Le sol canadien n’aura pas de meilleurs défenseurs que nos jeunes gens de la province de Québec qui s’entraînent actuellement dans nos camps. Par ailleurs, nos volontaires s’enrôlent en grand nombre dans l’armée, l’aviation et la marine. Il a plu au lieutenant-général McNaughton, dès son retour au Canada, de louer hautement les régiments québécois dont il a le commandement en Angleterre et qu’il classe parmi ses unités de choix. Quant à ceux qui ne sont pas sous les armes, l’esprit qui les anime se révèle dans l’habileté et l’énergie qu’ils déploient pour activer la production du matériel de guerre. Rien ne démontre mieux à quel point tous comprennent leur devoir que les sacrifices qu’ils s’imposent, d’un commun accord, pour fournir le nerf de la guerre en souscrivant généreusement aux emprunts de la Victoire.
En s’inspirant des nécessités de l’heure pour orienter son programme économique, le gouvernement se propose d’accroître la production agricole de telle sorte que notre Province soit une abondante source de ravitaillement, aussi bien qu’un arsenal, pour les nations alliées. Nos cultivateurs seront encouragés à augmenter le rendement de leurs terres, et nos colons recevront l’appui voulu pour activer leurs fructueux travaux de défrichement.
Les perspectives de l’après-guerre nous invitent à entourer des soins les plus vigilants notre domaine forestier et nos richesses hydrauliques, et à nous. mettre en état de garder les marchés que notre industrie forestière aura conquis. Vous serez priés d’adopter certaines lois qui répondent aux vœux de techniciens et d’exploitants intéressés à la conservation de la forêt.
L’instruction publique, à tous ses degrés, doit rester au premier plan de nos préoccupations. D’importantes assises auront lieu au cours de l’année, et seront précédées d’un recensement qui apportera des précisions définitives sur la fréquentation scolaire. Nos instituteurs et nos institutrices pourront aussi compter sur une amélioration graduelle et constante de leur sort. La question des finances tient une large part dans nos problèmes d’enseignement. Le gouvernement s’efforce, à cet égard, d’en arriver à une solution satisfaisante.

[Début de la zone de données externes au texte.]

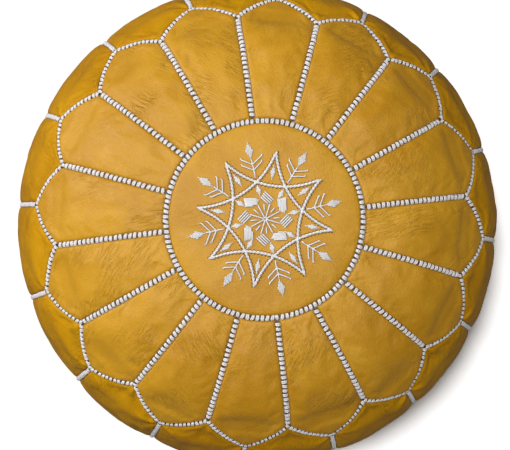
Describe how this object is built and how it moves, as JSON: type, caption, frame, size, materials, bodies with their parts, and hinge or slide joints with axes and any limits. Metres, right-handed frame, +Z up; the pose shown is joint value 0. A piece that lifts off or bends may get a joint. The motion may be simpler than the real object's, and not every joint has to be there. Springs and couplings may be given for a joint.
{
  "type": "leather pouf",
  "caption": "Round stuffed leather pouf with petal-panelled top, embroidered centre medallion, overcast white seams and a zipped base.",
  "frame": {"origin": "on the floor, under the centre of the pouf", "axes": "+Z up through the medallion; the zip in the base runs along X and opens towards -X"},
  "size_m": [0.5376, 0.5376, 0.3312],
  "materials": {
    "leather_top": "matte, tan, fine grain",
    "leather_side": "matte, tan, fine grain",
    "leather_base": "matte, tan, fine grain",
    "seam_thread": "thick twisted thread",
    "embroidery_thread": "silky twisted thread",
    "cotton": "plain woven cotton",
    "wadding": "loose cotton wadding",
    "zip_tape": "woven tape",
    "zip_metal": "tumbled brass",
    "zip_slider_metal": "polished brass",
    "zip_stitch": "fine sewing thread"
  },
  "bodies": {
    "pouf": {"medallion": "leather_top", "petal_01": "leather_top", "petal_02": "leather_top", "petal_03": "leather_top", "petal_04": "leather_top", "petal_05": "leather_top", "petal_06": "leather_top", "petal_07": "leather_top", "petal_08": "leather_top", "petal_09": "leather_top", "petal_10": "leather_top", "petal_11": "leather_top", "petal_12": "leather_top", "petal_13": "leather_top", "petal_14": "leather_top", "petal_15": "leather_top", "petal_16": "leather_top", "side_panel_01": "leather_side", "side_panel_02": "leather_side", "side_panel_03": "leather_side", "side_panel_04": "leather_side", "side_panel_05": "leather_side", "side_panel_06": "leather_side", "side_panel_07": "leather_side", "side_panel_08": "leather_side", "side_panel_09": "leather_side", "side_panel_10": "leather_side", "side_panel_11": "leather_side", "side_panel_12": "leather_side", "side_panel_13": "leather_side", "side_panel_14": "leather_side", "side_panel_15": "leather_side", "side_panel_16": "leather_side", "base_front_half": "leather_base", "base_back_half": "leather_base", "medallion_ring_thread": "seam_thread", "petal_seam_threads": "seam_thread", "scallop_thread": "seam_thread", "side_seam_threads": "seam_thread", "base_ring_thread": "seam_thread", "base_centre_threads": "seam_thread", "embroidery_star": "embroidery_thread", "embroidery_lozenges": "embroidery_thread", "embroidery_blocks": "embroidery_thread", "embroidery_rays": "embroidery_thread", "embroidery_sprigs": "embroidery_thread", "inner_liner": "cotton", "filling": "wadding", "zip_tape_front": "zip_tape", "zip_tape_back": "zip_tape", "zip_teeth_front": "zip_metal", "zip_teeth_back": "zip_metal", "zip_bottom_stop": "zip_metal", "zip_top_stops": "zip_metal", "zip_stitching": "zip_stitch"},
    "zip_slider": {"zip_slider": "zip_slider_metal"},
    "zip_pull": {"zip_pull": "zip_slider_metal"}
  },
  "joints": [
    {"name": "zip_slide", "type": "slide", "parent": "pouf", "child": "zip_slider", "axis": [-1, 0, 0], "range_m": [0, 0.23], "deforming": ["zip_teeth_front", "zip_teeth_back"]},
    {"name": "pull_swing", "type": "hinge", "parent": "zip_slider", "child": "zip_pull", "pos_m": [0.112, 0, 0.0089], "axis": [0, -1, 0], "range_deg": [0, 175]}
  ]
}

Nos écoles techniques et nos écoles d’arts et métiers s’appliquent ‘à former les compétences requises pour la fabrication de nos armements. L’école d’avionnerie de Cartierville et la magnifique École d’arts et métiers de Rimouski, tout récemment inaugurée, sont appelées de ce chef à jouer un rôle très utile. Elles procureront en outre aux jeunes gens qu’il nous faudra plus tard réhabiliter dans la vie civile les moyens de se spécialiser, et de s’ouvrir une voie dans de profitables carrières.

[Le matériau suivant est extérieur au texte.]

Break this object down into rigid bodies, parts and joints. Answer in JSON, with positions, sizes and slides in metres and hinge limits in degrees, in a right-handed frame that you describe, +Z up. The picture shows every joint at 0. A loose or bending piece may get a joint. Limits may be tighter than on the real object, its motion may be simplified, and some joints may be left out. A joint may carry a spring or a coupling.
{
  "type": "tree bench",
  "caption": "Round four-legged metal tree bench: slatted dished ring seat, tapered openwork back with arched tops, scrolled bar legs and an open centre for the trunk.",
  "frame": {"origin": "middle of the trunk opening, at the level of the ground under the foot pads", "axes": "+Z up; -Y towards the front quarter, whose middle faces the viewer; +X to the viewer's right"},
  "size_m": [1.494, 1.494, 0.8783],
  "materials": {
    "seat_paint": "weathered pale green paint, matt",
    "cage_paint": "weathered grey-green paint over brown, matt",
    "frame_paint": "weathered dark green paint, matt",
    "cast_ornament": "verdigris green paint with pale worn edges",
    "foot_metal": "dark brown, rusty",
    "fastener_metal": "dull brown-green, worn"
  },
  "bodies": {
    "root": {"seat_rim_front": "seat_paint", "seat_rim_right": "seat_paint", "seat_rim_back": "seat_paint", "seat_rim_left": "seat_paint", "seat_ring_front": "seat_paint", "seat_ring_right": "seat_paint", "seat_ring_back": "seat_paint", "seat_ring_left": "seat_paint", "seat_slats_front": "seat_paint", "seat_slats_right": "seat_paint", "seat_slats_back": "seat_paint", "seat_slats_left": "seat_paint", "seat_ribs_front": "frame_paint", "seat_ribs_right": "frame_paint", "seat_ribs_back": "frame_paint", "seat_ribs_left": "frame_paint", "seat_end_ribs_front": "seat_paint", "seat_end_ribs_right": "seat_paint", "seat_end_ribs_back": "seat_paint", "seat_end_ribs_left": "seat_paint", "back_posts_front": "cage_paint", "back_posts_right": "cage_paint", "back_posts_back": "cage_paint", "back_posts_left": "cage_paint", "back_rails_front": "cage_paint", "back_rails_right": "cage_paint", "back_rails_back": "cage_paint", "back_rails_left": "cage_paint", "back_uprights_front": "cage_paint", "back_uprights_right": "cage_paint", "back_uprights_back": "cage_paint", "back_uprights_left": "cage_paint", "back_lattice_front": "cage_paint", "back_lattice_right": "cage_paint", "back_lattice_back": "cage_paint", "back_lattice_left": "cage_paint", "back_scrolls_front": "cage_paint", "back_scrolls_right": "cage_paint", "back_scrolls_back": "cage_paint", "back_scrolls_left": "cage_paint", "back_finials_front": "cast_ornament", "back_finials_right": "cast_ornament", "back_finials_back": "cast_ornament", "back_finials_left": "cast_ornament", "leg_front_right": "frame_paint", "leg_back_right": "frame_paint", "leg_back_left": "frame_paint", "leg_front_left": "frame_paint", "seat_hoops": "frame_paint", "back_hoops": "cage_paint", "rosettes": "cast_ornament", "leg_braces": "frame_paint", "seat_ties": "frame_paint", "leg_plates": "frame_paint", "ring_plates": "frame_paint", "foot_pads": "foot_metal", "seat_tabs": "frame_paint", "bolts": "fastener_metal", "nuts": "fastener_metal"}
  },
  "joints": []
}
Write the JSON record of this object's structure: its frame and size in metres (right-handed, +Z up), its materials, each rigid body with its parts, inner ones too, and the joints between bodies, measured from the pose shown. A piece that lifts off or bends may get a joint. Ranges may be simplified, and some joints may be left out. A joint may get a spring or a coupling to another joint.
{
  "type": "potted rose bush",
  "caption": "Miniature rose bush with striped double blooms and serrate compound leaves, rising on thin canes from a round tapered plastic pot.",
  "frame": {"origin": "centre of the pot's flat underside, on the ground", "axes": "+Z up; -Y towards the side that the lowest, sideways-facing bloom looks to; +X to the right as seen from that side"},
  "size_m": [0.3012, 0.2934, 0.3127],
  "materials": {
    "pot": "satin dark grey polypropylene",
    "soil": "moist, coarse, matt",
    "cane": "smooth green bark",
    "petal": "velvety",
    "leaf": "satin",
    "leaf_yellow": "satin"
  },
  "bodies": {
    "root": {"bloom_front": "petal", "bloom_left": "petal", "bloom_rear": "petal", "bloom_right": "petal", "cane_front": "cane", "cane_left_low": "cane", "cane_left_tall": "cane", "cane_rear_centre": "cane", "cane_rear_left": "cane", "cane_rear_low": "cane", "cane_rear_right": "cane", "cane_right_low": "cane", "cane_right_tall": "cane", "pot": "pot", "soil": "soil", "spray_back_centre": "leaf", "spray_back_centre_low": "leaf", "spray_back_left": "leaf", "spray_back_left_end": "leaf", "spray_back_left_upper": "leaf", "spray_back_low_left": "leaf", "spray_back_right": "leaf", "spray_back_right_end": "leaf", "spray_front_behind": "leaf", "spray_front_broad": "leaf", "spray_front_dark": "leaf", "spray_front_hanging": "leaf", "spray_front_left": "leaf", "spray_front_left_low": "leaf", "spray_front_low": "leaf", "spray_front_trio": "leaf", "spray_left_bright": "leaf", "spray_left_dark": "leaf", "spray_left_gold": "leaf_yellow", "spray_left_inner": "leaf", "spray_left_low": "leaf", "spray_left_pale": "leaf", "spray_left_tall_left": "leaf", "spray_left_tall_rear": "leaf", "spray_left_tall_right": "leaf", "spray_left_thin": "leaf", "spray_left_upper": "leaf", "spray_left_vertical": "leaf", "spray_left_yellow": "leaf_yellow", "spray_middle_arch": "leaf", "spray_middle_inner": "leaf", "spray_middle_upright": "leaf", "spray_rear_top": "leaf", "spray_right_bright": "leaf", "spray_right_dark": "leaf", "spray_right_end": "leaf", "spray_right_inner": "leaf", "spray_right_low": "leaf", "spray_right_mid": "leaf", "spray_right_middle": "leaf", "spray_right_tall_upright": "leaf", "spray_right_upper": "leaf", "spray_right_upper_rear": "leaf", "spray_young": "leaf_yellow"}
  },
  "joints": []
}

Nos fonctionnaires bénéficient d’un boni de vie chère qui leur permettra de traverser la crise actuelle sans que leurs familles aient trop à en souffrir. Pour reconnaître le mérite de tous ceux dont le dévouement et la compétence assurent le bon fonctionnement de nos rouages administratifs, il vous sera soumis une nouvelle loi des pensions accordant au personnel de nos services extérieurs et de nos diverses commissions des avantages analogues à ceux que possèdent les membres du service intérieur.
Dans le but de protéger la santé publique, le gouvernement se propose de réglementer plus efficacement la manipulation des aliments.
Des modifications seront apportées à nos lois de chasse et de pêche pour faciliter la répression de certaines• in-
fractions et pour établir une meilleure surveillance des établissements de pisciculture.
Tout en continuant d’améliorer les routes stratégiques qui peuvent servir à la défense de notre territoire, le gouvernement s’emploiera à fournir de bons chemins à nos régions agricoles.
La situation financière de la Province permet l’abolition des péages sur tous les ponts qui lui appartiennent, ainsi que sur le pont de Québec. Un projet de loi a été préparé à cette fin.
Des représentations ayant été faites au gouvernement concernant les nombreux inconvénients qu’entraîne la Loi de l’assurance des maris et des parents, lorsque la femme de l’assuré est bénéficiaire, le gouvernement a l’intention de supprimer ces anomalies. Vous jugerez s’il est opportun d’adopter les amendements que l’on suggère.
L’assurance-automobile soulève également des problèmes qui demandent à être étudiés.
Une refonte de la Loi électorale vous sera proposée dont l’objet est d’améliorer le mode selon lequel nos listes électorales sont dressées.
Le gouvernement vous soumettra une entente qu’il a été invité à conclure avec les autorités fédérales. Cette entente est d’ordre temporaire, et la sauvegarde de nos droits constitutionnels y doit être pleinement assurée.
Divers autres projets vous seront présentés concernant les Caisses populaires, les Syndicats professionnels, nos lois municipales et l’administration de la justice.